You can set the MASTER environment variable when running examples to submit examples to a cluster. This can be a mesos:// or spark:// URL, "yarn-cluster" or "yarn-client" to run on YARN, and "local" to run locally with one thread, or "local[N]" to run locally with N threads. You can also use an abbreviated class name if the class is in the examples package. For instance:

MASTER=spark://host:7077 ./bin/run-example SparkPi

Many of the example programs print usage help if no params are given.

Running Tests

Testing first requires building Spark. Once Spark is built, tests can be run using:

./sbt/sbt test

A Note About Hadoop Versions

Spark uses the Hadoop core library to talk to HDFS and other Hadoop-supported storage systems. Because the protocols have changed in different versions of Hadoop, you must build Spark against the same version that your cluster runs. You can change the version by setting -Dhadoop.version when building Spark.
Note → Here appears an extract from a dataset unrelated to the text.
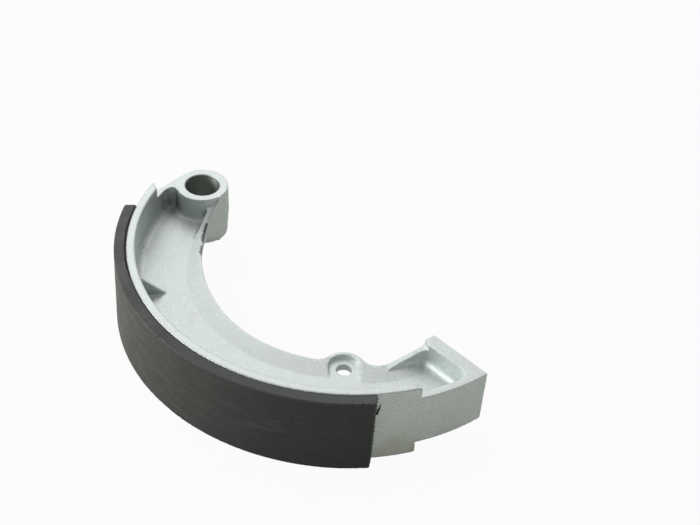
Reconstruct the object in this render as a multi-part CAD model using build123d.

For Apache Hadoop versions 1.x, Cloudera CDH MRv1, and other Hadoop versions without YARN, use:

# Apache Hadoop 1.2.1
$ sbt/sbt -Dhadoop.version=1.2.1 assembly

# Cloudera CDH 4.2.0 with MapReduce v1
$ sbt/sbt -Dhadoop.version=2.0.0-mr1-cdh4.2.0 assembly

For Apache Hadoop 2.2.X, 2.1.X, 2.0.X, 0.23.x, Cloudera CDH MRv2, and other Hadoop versions with YARN, also set -Pyarn:

# Apache Hadoop 2.0.5-alpha
$ sbt/sbt -Dhadoop.version=2.0.5-alpha -Pyarn assembly

# Cloudera CDH 4.2.0 with MapReduce v2
$ sbt/sbt -Dhadoop.version=2.0.0-cdh4.2.0 -Pyarn assembly

# Apache Hadoop 2.2.X and newer
$ sbt/sbt -Dhadoop.version=2.2.0 -Pyarn assembly

When developing a Spark application, specify the Hadoop version by adding the "hadoop-client" artifact to your project's dependencies. For example, if you're using Hadoop 1.2.1 and build your application using SBT, add this entry to libraryDependencies:

"org.apache.hadoop" % "hadoop-client" % "1.2.1"

If your project is built with Maven, add this to your POM file's <dependencies> section:

<dependency>
  <groupId>org.apache.hadoop</groupId>
  <artifactId>hadoop-client</artifactId>
  <version>1.2.1</version>
</dependency>

Configuration

Please refer to the Configuration guide in the online documentation for an overview on how to configure Spark.

Contributing to Spark

Contributions via GitHub pull requests are gladly accepted from their original author. Along with any pull requests, please state that the contribution is your original work and that you license the work to the project under the project's open source license. Whether or not you state this explicitly, by submitting any copyrighted material via pull request, email, or other means you agree to license the material under the project's open source license and warrant that you have the legal authority to do so.